Most sensitive data on most systems is stored in files with
fine-grained permissions, so not being root really helps.
in most cases root is also allowed to do nasty system-wide
things that ordinary users aren't.
POSIX has a setrlimit function. combined with flags like
RLIMIT_NOFILE, you can do things like prevent your
process from opening any more files, or spawning any
new subprocesses. This is really nice until you run into
system-specific quirks as Roy discovered in his last
blog post.
chroot is very useful for application authors for
one particular purpose: changing the root filesystem for your
process to an empty directory is a surefire promise that
your process will not open any new files from this point forwards.
It is often claimed that chroot is not a security mechanism.
Indeed, many UNIX vendors have refused to patch potential chroot
escapes.
However, it has clearly been used as one for a long time.
chroot also requires root, so you have to do it before
dropping to your underprivileged user.
At this point I can point to Daniel J Bernstein's extremesandbox.c
as a classic example of these techniques.
Essentially, you build a list of low level system calls you
expect your process to use into the binary, then pass
this to the kernel in some way, and then it enforces
this usage.
This seems to be very commonly deployed these days, thanks to
Linux's seccomp-bpf. The BSDs previously had something
similar in systrace, but it very much went out of fashion
as bugs were found.
System call allow lists are system-specific by definition.
if you use libraries that abstract the OS away, you can
probably make a reasonable guess at what it currently does,
but not necessarily what it might do in the future.
System call restrictions have to face a fundamental problem with
how software development works: most of the time we do not use
system calls, we use nice friendly libraries that wrap those
system calls. The precise system calls the library uses are what
we in the trade call an "implementation detail".
The standard model to talk to a UNIX system is to do it through libc.

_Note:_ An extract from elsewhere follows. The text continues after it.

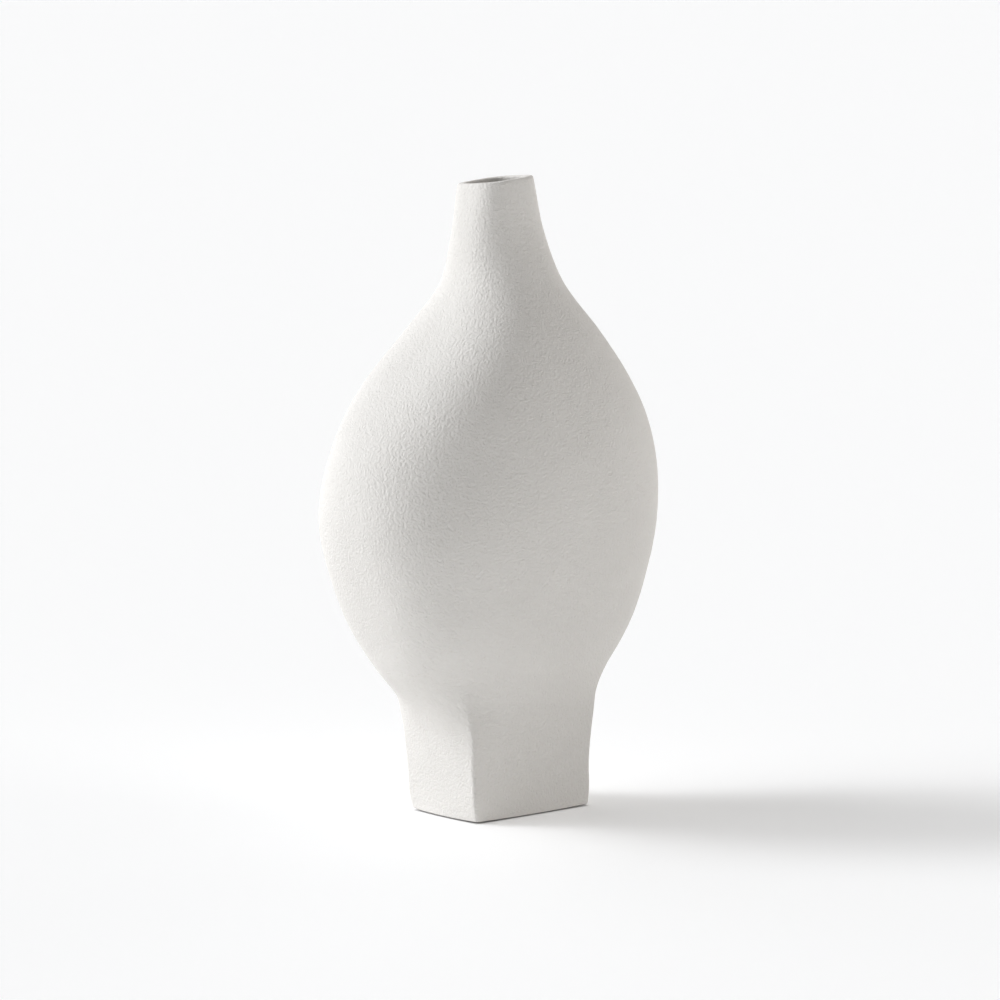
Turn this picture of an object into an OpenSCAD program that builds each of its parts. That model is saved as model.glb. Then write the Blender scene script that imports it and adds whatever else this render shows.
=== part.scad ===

if you're writing a programming language, it's probably safer
to bind to libc than to use syscalls directly, since they have
not traditionally been seen as a stable interface. (note: in
NetBSD even using libc involves abstractions, functions are
versioned to avoid ABI breakage, and this is hidden from the
programmer).
This is the approach OpenBSD took with their pledge sandboxing
mechanism.
My primary problem with this is that the categories they chose to let
you allow seem both too broad and too tied to the C programming language:
do I really want to allow stdio?
As a programmer, you're probably far more aware of what resources
your program requires than what system calls it might happen to
use. This is why I like setrlimit - it's much easier to understand
how many files a program might open.
It also happens that most of the harm you can do as a naughty exploiter,
if you happen to take over a process, involves using resources: maybe
you want to read some private data from a file and send it over a
network socket, that involves opening several new resources.
I'd already spent a while thinking about this before I learned about
Solaris privileges and the setppriv system call in illumos.
The setppriv model provides a nice abstraction where you have
to think about the resources your code is using, but not necessary
the system calls (or indeed areas of the C library) it wants to use.
I think it's very interesting, and I think it's a shame that like
many innovative features in OS development it's been slightly
forgotten.
It's supported in portable OpenSSH, look for the file sandbox-solaris.c.